3. Wireless Networks and the Internet of Things (IoT)
The Helium project proved that telecom companies don't necessarily have to build expensive cell towers. Hundreds of thousands of people worldwide bought small Helium routers, placed them on their windowsills, and created a global decentralized network for IoT and 5G. For providing coverage, the router owners receive network tokens.
Why Does It Work, and What Are the Risks?
The idea of "passive income from hardware" sounds ideal, but let's look at things soberly. Why do massive investors believe in this sector, while skeptics urge caution?
The Pros:
- Real Utility: Unlike 90% of crypto projects, DePIN tokens possess fundamental value. They are backed by the demand for gigabytes, teraflops, and bandwidth.
- Antifragility: A decentralized network cannot be shut down with a switch. There is no single data center that can be struck by lightning or raided by regulators.
The Harsh Reality (The Risks):
- Token Economics (Inflation): Most early DePIN projects attracted hardware providers (miners) by aggressively handing out their tokens. If there are fewer real clients (buyers of computing power) than miners, the token inevitably depreciates.

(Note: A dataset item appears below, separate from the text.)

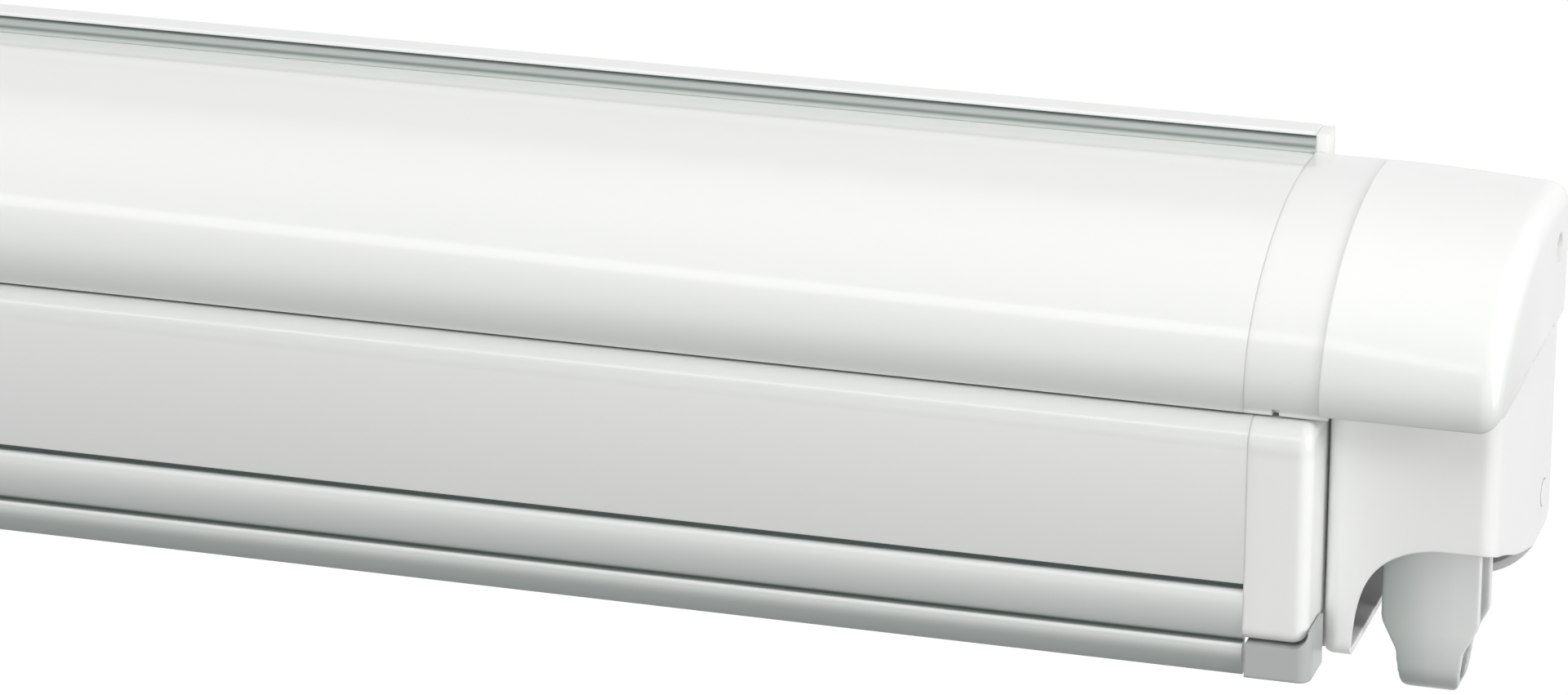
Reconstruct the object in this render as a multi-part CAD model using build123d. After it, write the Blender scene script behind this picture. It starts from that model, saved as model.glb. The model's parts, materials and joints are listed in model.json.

- High Barrier to Entry: Becoming a node in a serious computing network (for AI training, for example) isn't as simple as leaving your home laptop turned on. It requires server racks, a stable gigabit internet connection, and a solid understanding of Linux.
Investing in Web3 Infrastructure
DePIN is the bridge between the abstract world of cryptocurrencies and the real physical economy. Amazon and Google aren't going to collapse just yet, but for the first time, they are facing a competitor they cannot buy out or absorb—because that competitor is millions of everyday people around the world.
For an investor today, buying tokens of high-quality DePIN projects is analogous to buying shares in infrastructure companies at the dawn of the internet. You are not betting on a specific app; you are betting on the rails that the entire digital economy of tomorrow will run on.